Muchos hemos tenido la impresión que la revuelta “zelayista” y su intento de golpe de estado, fracasó fundamentalmente, por la falta de un dirigente maduro y capaz de tomar decisiones sobre la marcha sin consultar a Venezuela. Pero ese fracaso lo consolidó la incompetencia de manejar las masas, la inhabilidad para provocar la huelga general y la confianza sectaria de unos pocos que se creían los dueños de la verdad. El sectarismo magisterial que, en lo mejor de la debacle hablaban de un candidato suyo para sustituir a Zelaya, la intransigencia de los grupos laborales, articulados más al presupuesto nacional y en consecuencia poco efectivos para paralizar la economía del país; y la estrategia de rechazar las alianzas porque creían que unos pocos bastaban para vía el terror asaltar al poder, le pusieron el tapón al pomo. Y produjeron el fracaso más estruendoso que grupo alguno haya conseguido. Perdieron el poder que tenían en sus manos, por el manejo inadecuado de los resortes parar sostenerse en él.
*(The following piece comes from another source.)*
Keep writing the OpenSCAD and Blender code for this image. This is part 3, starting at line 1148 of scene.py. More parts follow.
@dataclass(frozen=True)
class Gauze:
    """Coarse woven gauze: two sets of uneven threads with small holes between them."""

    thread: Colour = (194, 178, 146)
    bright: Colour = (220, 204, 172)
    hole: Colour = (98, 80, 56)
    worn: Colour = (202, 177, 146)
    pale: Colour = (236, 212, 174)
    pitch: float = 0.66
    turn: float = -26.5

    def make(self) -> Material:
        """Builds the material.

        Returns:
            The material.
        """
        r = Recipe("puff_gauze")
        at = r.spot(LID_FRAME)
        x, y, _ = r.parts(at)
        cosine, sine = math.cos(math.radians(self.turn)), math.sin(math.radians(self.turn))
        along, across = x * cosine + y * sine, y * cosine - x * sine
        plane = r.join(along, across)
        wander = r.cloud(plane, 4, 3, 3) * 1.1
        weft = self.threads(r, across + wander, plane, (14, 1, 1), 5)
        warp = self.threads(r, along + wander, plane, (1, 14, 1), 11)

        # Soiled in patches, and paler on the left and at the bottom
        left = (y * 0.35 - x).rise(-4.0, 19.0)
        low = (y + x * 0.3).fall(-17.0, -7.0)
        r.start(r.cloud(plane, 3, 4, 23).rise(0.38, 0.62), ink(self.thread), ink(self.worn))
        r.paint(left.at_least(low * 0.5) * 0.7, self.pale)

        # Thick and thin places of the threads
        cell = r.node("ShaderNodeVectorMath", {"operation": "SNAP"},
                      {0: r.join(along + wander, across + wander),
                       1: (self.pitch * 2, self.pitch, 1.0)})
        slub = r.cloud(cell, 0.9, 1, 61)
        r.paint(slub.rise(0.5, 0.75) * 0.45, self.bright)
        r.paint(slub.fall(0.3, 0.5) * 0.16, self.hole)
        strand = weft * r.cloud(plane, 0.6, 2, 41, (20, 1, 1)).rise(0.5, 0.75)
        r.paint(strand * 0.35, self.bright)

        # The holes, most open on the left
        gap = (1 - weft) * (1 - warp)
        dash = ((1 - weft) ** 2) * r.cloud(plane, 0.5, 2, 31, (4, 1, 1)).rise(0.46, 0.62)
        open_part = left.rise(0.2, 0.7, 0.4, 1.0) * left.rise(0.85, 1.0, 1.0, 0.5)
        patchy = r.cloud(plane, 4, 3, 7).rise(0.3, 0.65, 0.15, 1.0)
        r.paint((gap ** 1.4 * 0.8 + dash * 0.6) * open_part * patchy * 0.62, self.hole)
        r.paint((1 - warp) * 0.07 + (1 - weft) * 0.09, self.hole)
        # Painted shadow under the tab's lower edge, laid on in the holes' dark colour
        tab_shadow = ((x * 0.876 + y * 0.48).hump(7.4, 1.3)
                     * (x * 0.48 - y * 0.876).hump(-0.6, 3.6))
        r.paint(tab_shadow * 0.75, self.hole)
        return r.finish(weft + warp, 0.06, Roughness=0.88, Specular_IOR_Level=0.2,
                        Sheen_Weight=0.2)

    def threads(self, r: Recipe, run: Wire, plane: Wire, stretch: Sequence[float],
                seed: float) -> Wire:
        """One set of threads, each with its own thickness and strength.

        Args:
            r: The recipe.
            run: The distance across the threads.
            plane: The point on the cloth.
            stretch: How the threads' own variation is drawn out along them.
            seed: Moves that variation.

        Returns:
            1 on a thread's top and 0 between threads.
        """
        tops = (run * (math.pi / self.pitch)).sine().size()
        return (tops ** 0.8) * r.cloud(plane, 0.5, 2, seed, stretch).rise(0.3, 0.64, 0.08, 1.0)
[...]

Ahora, desde la llanura, siguen haciendo los mismos errores. Mientras Zelaya, más “animal” político que la mayoría de los “gremialistas” que le siguen, busca quitarse de encima toda la suciedad en la que se desdibujó como demócrata para volverse sirviente de un líder revolucionario del exterior, estos sectarios, intransigentes y neuróticos desmesurados, desconocen sus propias limitaciones y rechazan las oportunidades del crecimiento mediante las coincidencias, los arreglos y los acuerdos. Con lo que anticipan, como nadie más en Honduras, una cauda de fracaso que se les nota desde largo. No solo tendrán dificultades para organizar un partido político, sino que en la desesperación terminarán empujados hacia el ridículo. Y como muchos no podrán soportar desde su arrogancia tales castigos, no hay que descartar la posibilidad que la desesperación los lleve a la comisión de mayores errores. Un énfasis en el sectarismo, una inclinación hacia el terror como medio equivocado para obtener resultados electorales y la tentación de algunos ejercicios de violencia en contra de grupos y personas inocentes, puede alejarlos más de esta incómoda situación en la que se encuentran, por sectarios e intransigentes. Empujándolos al monte o al terrorismo.


Es útil la lección que han recibido los “revolucionarios” y que recibirán los sectarios que les han sucedido. Los políticos que requerimos, no tienen nada que ver con el “zelayismo”, hábil en la triquiñuela, manoseador de los bienes públicos; e irrespetuoso de la ley. El país no requiere de “revolucionarios” callejeros, sectarios e intransigentes que buscan como los niños malcriados portarse mal para avergonzarnos y asustarnos a todos. Requerimos políticos modernos, juiciosos y maduros, con disposición para la propuesta inteligente, para la discusión civilizada y para el pacto en el momento en que las circunstancias así lo reclamen. Los que creen que la política es una apuesta en que unos ganan y los otros pierden, están a muchos años luz de las realidades que se viven. La democracia no condena a la muerte a las minorías; ni crea vía la intolerancia, a la dictadura a las mayorías.